Gramercy Park developments are exceedingly rare, and the project is shaping up to be the largest new building along the park in about a century, a scale that explains the industry buzz around the assemblage. The REBNY awards are built for exactly this kind of puzzle solving in the city’s famously complex property market, spotlighting brokers who can untangle zoning, tenant and environmental snags. REBNY's annual ceremonies are viewed as a barometer of ingenuity in New York real estate and routinely draw the city’s top dealmakers. REBNY lays out the history and prominence of the honor.

Cleanup And Legal Aftershocks

The deal almost blew apart when a former dry cleaner was found to have contaminated one of the lots, triggering state environmental oversight and putting acquisition financing on shaky ground. Instead of slowing the closing to a crawl, the team enrolled the site in New York’s Brownfield Cleanup Program and arranged a state supervised remediation that let the sale move forward. The transaction also sparked two lawsuits from the co op board and shareholders, forcing Newman to renegotiate portions of the deal before it could close. Those twists sat at the center of the award submission, according to The Real Deal.

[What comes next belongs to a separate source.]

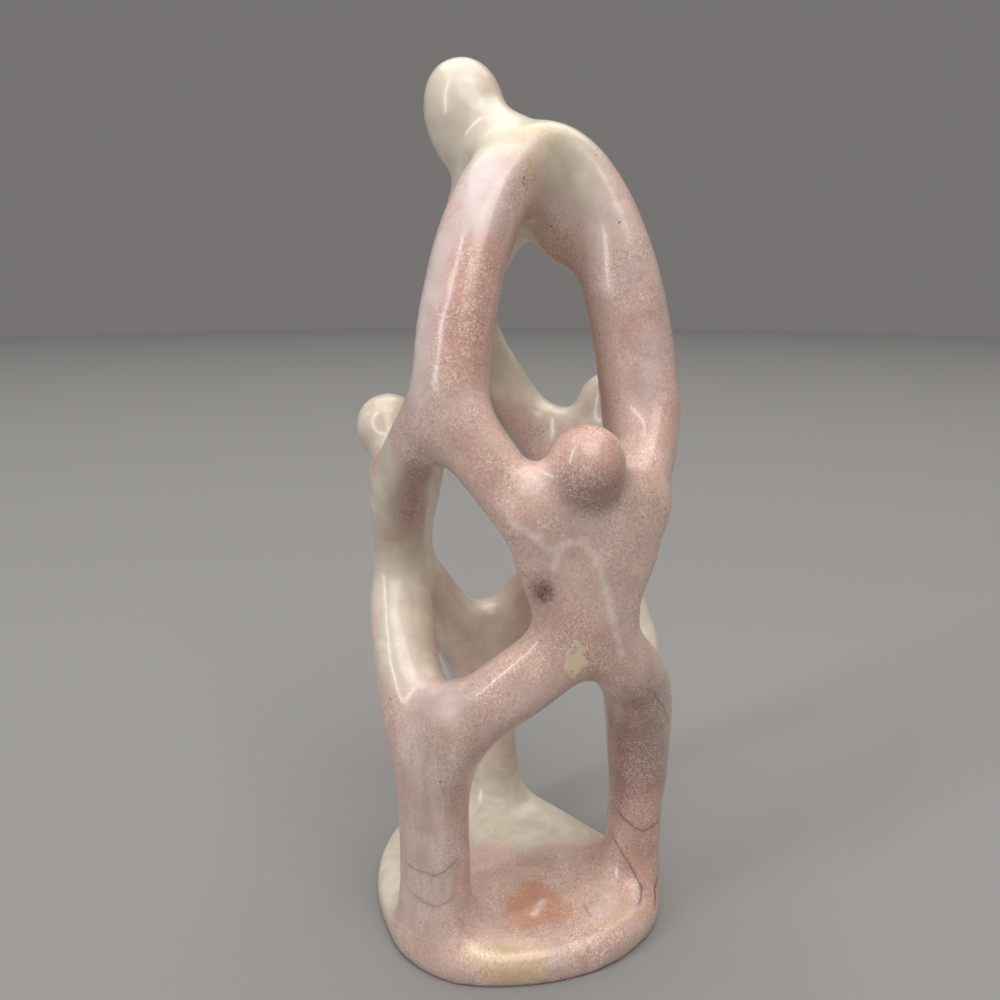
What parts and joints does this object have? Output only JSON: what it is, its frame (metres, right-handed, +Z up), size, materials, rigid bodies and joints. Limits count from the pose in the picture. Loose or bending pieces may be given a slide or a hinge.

Legion and Gindi plan a 20 story condominium with a Gramercy Park address that would likely make units eligible for park keys, a powerful selling point in an intimate neighborhood. Corcoran Sunshine has been tapped to handle sales, and the developer’s schedule will hinge on approvals and remediation work. For now, Newman’s award simply locks in the industry’s view that persistence and technical know how still get deals done in some of Manhattan’s tightest neighborhoods, as Commercial Observer has reported on the sales strategy and early marketing plans.